Tsoku Maela — a photographer from Cape Town, South Africa — has been extensively recognized for his work documenting what it’s like to live with mental illness through complex imagery. His recent photographic series, titled Abstract Peaces, documents Maela’s own experience with depression.


When people are creating something, whether it’s a software program, graffiti, or a quilt, they tend to get lost in the activity. The act of creating requires focus and concentration, and multitasking doesn’t work. 

The Flow Genome Project, an organization that researches human performance, defines the state of flow as “those moments of rapt attention and total absorption when you get so focused on the task at hand that everything else disappears and all aspects of performance, both mental and physical, go through the roof.”

From → Shine Ya Eye

  1. Very true. Ironically, Creativity is often at its best when it’s a reflection of emotional pain. When in misery, paint your canvas!

    • That’s great advice. “When in misery, paint your canvas” a real handy piece of advice.
      Thank you for sharing.

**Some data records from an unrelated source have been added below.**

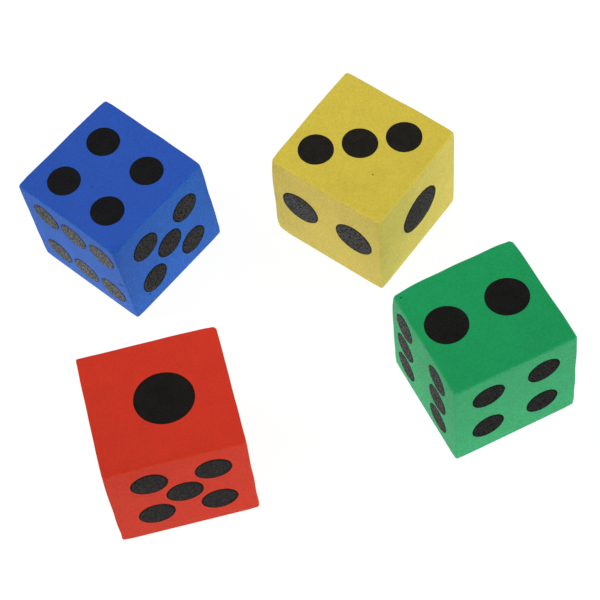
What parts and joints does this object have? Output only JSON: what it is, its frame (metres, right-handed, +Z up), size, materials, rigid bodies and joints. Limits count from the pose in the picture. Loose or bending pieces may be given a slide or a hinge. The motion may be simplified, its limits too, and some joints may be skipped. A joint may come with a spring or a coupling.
{
  "type": "giant yard dice set",
  "caption": "Set of large soft foam dice in blue, yellow, red and green with round black printed pips, lying as thrown on flat ground.",
  "frame": {"origin": "on the ground, under the middle of the outline of the whole set", "axes": "+Z up from the ground, +X along the longer way of the layout, +Y away from the red and green dice towards the blue and yellow ones"},
  "size_m": [0.308, 0.2632, 0.08],
  "materials": {
    "blue_foam": "matte skin of cut closed-cell EVA foam, very fine cells",
    "yellow_foam": "matte skin of cut closed-cell EVA foam, very fine cells",
    "red_foam": "matte skin of cut closed-cell EVA foam, very fine cells",
    "green_foam": "matte skin of cut closed-cell EVA foam, very fine cells",
    "black_ink": "black screen-printed ink, semi-matte, flecked where the foam's cells show through"
  },
  "bodies": {
    "blue_die": {"blue_foam_block": "blue_foam", "blue_pips_one": "black_ink", "blue_pips_two": "black_ink", "blue_pips_three": "black_ink", "blue_pips_four": "black_ink", "blue_pips_five": "black_ink", "blue_pips_six": "black_ink"},
    "yellow_die": {"yellow_foam_block": "yellow_foam", "yellow_pips_one": "black_ink", "yellow_pips_two": "black_ink", "yellow_pips_three": "black_ink", "yellow_pips_four": "black_ink", "yellow_pips_five": "black_ink", "yellow_pips_six": "black_ink"},
    "red_die": {"red_foam_block": "red_foam", "red_pips_one": "black_ink", "red_pips_two": "black_ink", "red_pips_three": "black_ink", "red_pips_four": "black_ink", "red_pips_five": "black_ink", "red_pips_six": "black_ink"},
    "green_die": {"green_foam_block": "green_foam", "green_pips_one": "black_ink", "green_pips_two": "black_ink", "green_pips_three": "black_ink", "green_pips_four": "black_ink", "green_pips_five": "black_ink", "green_pips_six": "black_ink"}
  },
  "joints": [
    {"name": "blue_roll", "type": "hinge", "parent": "red_die", "child": "blue_die", "pos_m": [-0.12592, 0.10521, 0], "axis": [-0.7278, -0.6858, 0], "range_deg": [0, 90]},
    {"name": "yellow_roll", "type": "hinge", "parent": "red_die", "child": "yellow_die", "pos_m": [0.0787, 0.10036, 0], "axis": [-0.7266, 0.6871, 0], "range_deg": [0, 90]},
    {"name": "green_roll", "type": "hinge", "parent": "red_die", "child": "green_die", "pos_m": [0.14193, -0.04955, 0], "axis": [-0.319, 0.9478, 0], "range_deg": [0, 90]}
  ]
}
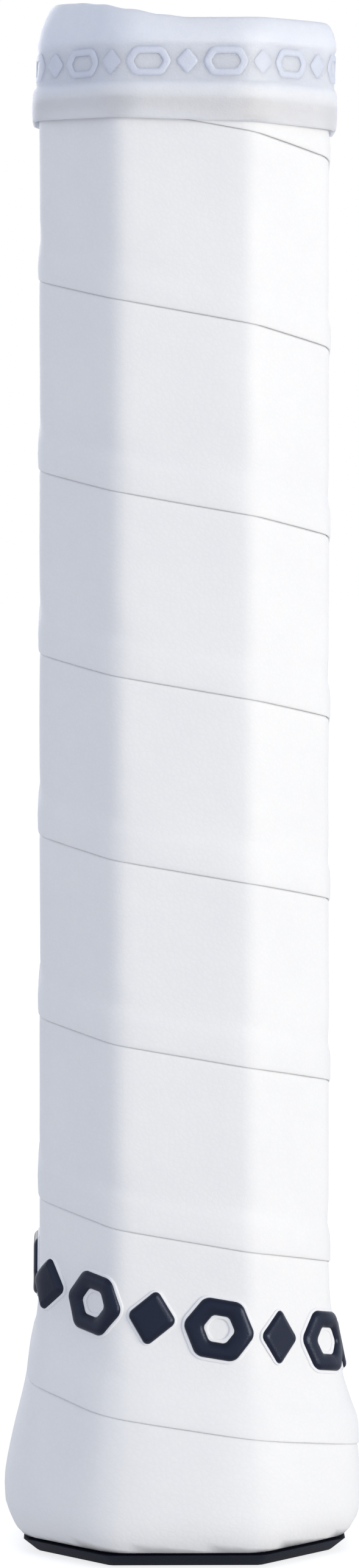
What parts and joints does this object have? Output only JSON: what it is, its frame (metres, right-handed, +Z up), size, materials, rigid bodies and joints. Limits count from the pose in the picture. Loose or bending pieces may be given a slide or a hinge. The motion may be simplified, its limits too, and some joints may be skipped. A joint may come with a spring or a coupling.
{
  "type": "racket handle grip",
  "caption": "Octagonal racket handle wound with a white lapped grip tape, with a flared butt cap, a row of raised marks and a soft collar.",
  "frame": {"origin": "middle of the butt's end face, on the handle's axis", "axes": "+Z up along the handle from butt to collar, -Y out of the front wide flat, +X to the right seen from the front"},
  "size_m": [0.0419, 0.038, 0.1814],
  "materials": {
    "grip_white": "smooth matt synthetic leather, softly grained",
    "backing_felt": "needled felt",
    "cap_navy": "satin moulded plastic",
    "mark_navy": "semi-gloss domed rubber",
    "collar_milky": "milky soft rubber with a satin surface",
    "band_clear": "smooth adhesive band",
    "pallet_foam": "rigid moulded foam with fine cells",
    "carbon": "bare carbon laminate",
    "core_foam": "light closed-cell foam",
    "lead_grey": "dull cast lead",
    "staple_steel": "bright flat wire"
  },
  "bodies": {
    "handle": {"grip_skin": "grip_white", "grip_backing": "backing_felt", "butt_cap": "cap_navy", "finishing_tape": "band_clear", "pallet_front": "pallet_foam", "pallet_back": "pallet_foam", "shaft_tube_left": "carbon", "shaft_tube_right": "carbon", "foam_core_left": "core_foam", "foam_core_right": "core_foam", "tail_weight_left": "lead_grey", "tail_weight_right": "lead_grey", "raised_mark_01": "mark_navy", "raised_mark_02": "mark_navy", "raised_mark_03": "mark_navy", "raised_mark_04": "mark_navy", "raised_mark_05": "mark_navy", "raised_mark_06": "mark_navy", "raised_mark_07": "mark_navy", "raised_mark_08": "mark_navy", "raised_mark_09": "mark_navy", "raised_mark_10": "mark_navy", "raised_mark_11": "mark_navy", "raised_mark_12": "mark_navy", "raised_mark_13": "mark_navy", "raised_mark_14": "mark_navy", "cap_staple_front": "staple_steel", "cap_staple_right": "staple_steel", "cap_staple_back": "staple_steel", "cap_staple_left": "staple_steel"},
    "collar": {"grip_collar": "collar_milky"},
    "door": {"butt_door": "cap_navy"}
  },
  "joints": [
    {"name": "collar_slide", "type": "slide", "parent": "handle", "child": "collar", "axis": [0, 0, 1], "range_m": [0, 0.03]},
    {"name": "door_pull", "type": "slide", "parent": "handle", "child": "door", "axis": [0, 0, -1], "range_m": [0, 0.012]}
  ]
}
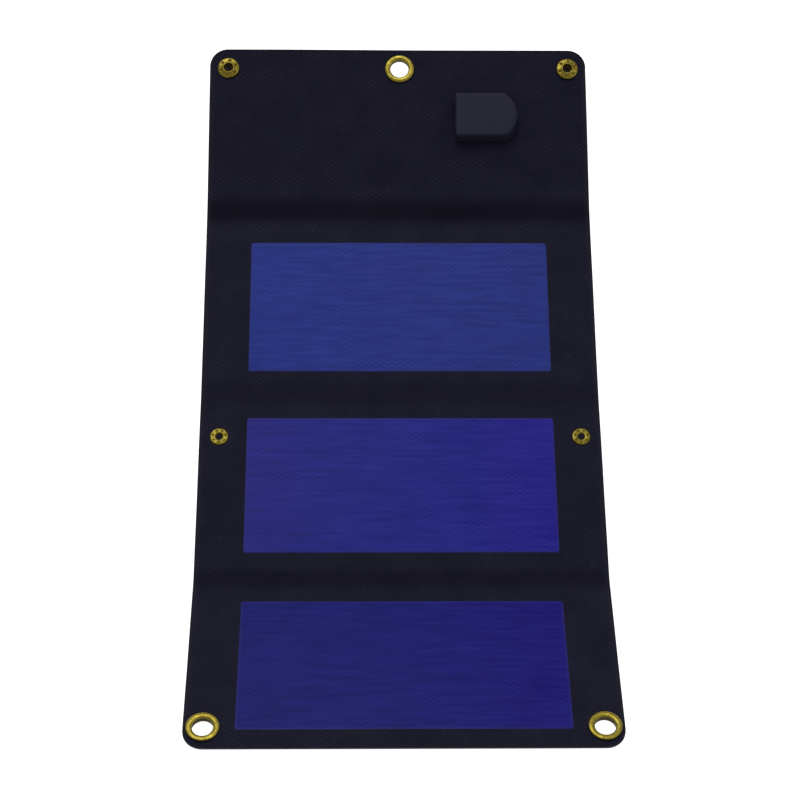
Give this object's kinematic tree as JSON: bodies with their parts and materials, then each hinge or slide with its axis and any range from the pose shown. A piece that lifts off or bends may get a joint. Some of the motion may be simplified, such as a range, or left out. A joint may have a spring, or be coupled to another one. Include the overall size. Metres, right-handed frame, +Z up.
{
  "type": "foldable solar panel",
  "caption": "Foldable camping solar panel: dark blue cells laminated in black cloth, soft folds between them, a USB box on a closing flap, brass eyelets and snaps.",
  "frame": {"origin": "centre of the bounding box's bottom face, with the panel lying face up and open", "axes": "+X along the panel's width, +Y towards the flap with the USB box, +Z up, out of the cells"},
  "size_m": [0.22, 0.4214, 0.0523],
  "materials": {
    "black_laminate": "black laminated cloth with a fine embossed weave, semi-matt",
    "solar_cell": "dark blue cell with faint fine lines, glossy under its film",
    "clear_film": "clear embossed cover film",
    "stiffener_board": "plain board, hidden",
    "flat_cable": "amber film cable",
    "brass": "olive gold, lightly worn",
    "box_housing": "charcoal, soft satin",
    "steel": "bright plated steel",
    "tongue_plastic": "white",
    "circuit_board": "green solder mask",
    "component_black": "black moulded"
  },
  "bodies": {
    "section_1": {"section_1_back_cover": "black_laminate", "section_1_board": "stiffener_board", "section_1_cable": "flat_cable", "section_1_clear_film": "clear_film", "section_1_front_cloth": "black_laminate", "section_1_solar_cell": "solar_cell"},
    "band_a": {"fold_a_cable": "flat_cable", "fold_a_strip": "black_laminate"},
    "flap": {"blocking_diode": "component_black", "box_screw_1": "steel", "box_screw_2": "steel", "cable_riser": "flat_cable", "capacitor": "steel", "circuit_board": "circuit_board", "eyelet_top": "brass", "eyelet_top_washer": "brass", "flap_back_cloth": "black_laminate", "flap_cable": "flat_cable", "flap_front_cloth": "black_laminate", "inductor": "component_black", "regulator_chip": "component_black", "snap_cap_left": "brass", "snap_cap_right": "brass", "snap_socket_left": "brass", "snap_socket_right": "brass", "usb_box_base": "box_housing", "usb_box_lid": "box_housing", "usb_shell": "steel", "usb_tongue": "tongue_plastic"},
    "band_b": {"fold_b_cable": "flat_cable", "fold_b_strip": "black_laminate"},
    "section_2": {"section_2_back_cover": "black_laminate", "section_2_board": "stiffener_board", "section_2_cable": "flat_cable", "section_2_clear_film": "clear_film", "section_2_front_cloth": "black_laminate", "section_2_solar_cell": "solar_cell", "snap_post_left": "brass", "snap_post_right": "brass", "snap_stud_left": "brass", "snap_stud_right": "brass"},
    "band_c": {"fold_c_cable": "flat_cable", "fold_c_strip": "black_laminate"},
    "section_3": {"eyelet_left": "brass", "eyelet_left_washer": "brass", "eyelet_right": "brass", "eyelet_right_washer": "brass", "section_3_back_cover": "black_laminate", "section_3_board": "stiffener_board", "section_3_cable": "flat_cable", "section_3_clear_film": "clear_film", "section_3_front_cloth": "black_laminate", "section_3_solar_cell": "solar_cell"}
  },
  "joints": [
    {"name": "fold_a_inner", "type": "hinge", "parent": "section_1", "child": "band_a", "pos_m": [0, 0.10637, 0.00109], "axis": [1, 0, 0], "range_deg": [-34.5, 85.5]},
    {"name": "fold_a_outer", "type": "hinge", "parent": "band_a", "child": "flap", "pos_m": [0, 0.11595, 0.00172], "axis": [1, 0, 0], "range_deg": [-34.5, 71.5]},
    {"name": "fold_b_inner", "type": "hinge", "parent": "section_1", "child": "band_b", "pos_m": [0, 0.00068, 0.00243], "axis": [-1, 0, 0], "range_deg": [-32.25, 87.75]},
    {"name": "fold_b_outer", "type": "hinge", "parent": "band_b", "child": "section_2", "pos_m": [0, -0.00701, 0.00283], "axis": [-1, 0, 0], "range_deg": [-32.25, 87.75]},
    {"name": "fold_c_inner", "type": "hinge", "parent": "section_2", "child": "band_c", "pos_m": [0, -0.11078, 0.01232], "axis": [-1, 0, 0], "range_deg": [-38.25, 81.75]},
    {"name": "fold_c_outer", "type": "hinge", "parent": "band_c", "child": "section_3", "pos_m": [0, -0.11496, 0.01332], "axis": [-1, 0, 0], "range_deg": [-38.25, 81.75]}
  ]
}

I really appreciate.

    • When in misery and pain, paint your canvas 🔥🔥🔥✔✔. This is deep!

      • It’s so unfortunate the little time we avail to the creative process since primary school

      • Yes, life evolves with excellence and better experiences when a child’s mind is trained early enough to capture possibilities and cultivate creativity.

      • That is the thing, life is such a rush and then we are confronted with development gaps

  2. I believe strongly that creativity produces a force and a fragrance that brings healing and hope. Creativity is a cocoon without walls – a small world where big things happen.

    I particularly love this part of your piece, Abigail.

    “When people are creating something, whether it’s a software program, graffiti, or a quilt, they tend to get lost in the activity. The act of creating requires focus and concentration, and multitasking doesn’t work.”

    Have an amazing Monday. 💛💛💛

    • Thank you for sharing your thoughts Adeite. ‘A small world where big things begin’, I will take with me.
      And I’m happy that you agree with the understanding of the creative process.
      Focus and concentration are sharp tools
      Keeping the process steady
      Releasing oneself to other activity in between
      I also believe that teachers should set the creative atmosphere within the classroom
      Breathing is the first stage.
      The act before creation. Learning this quietness before the process is a muscle we build and they will flex it throughout their lives. Mathematic and Physics then become fun studios.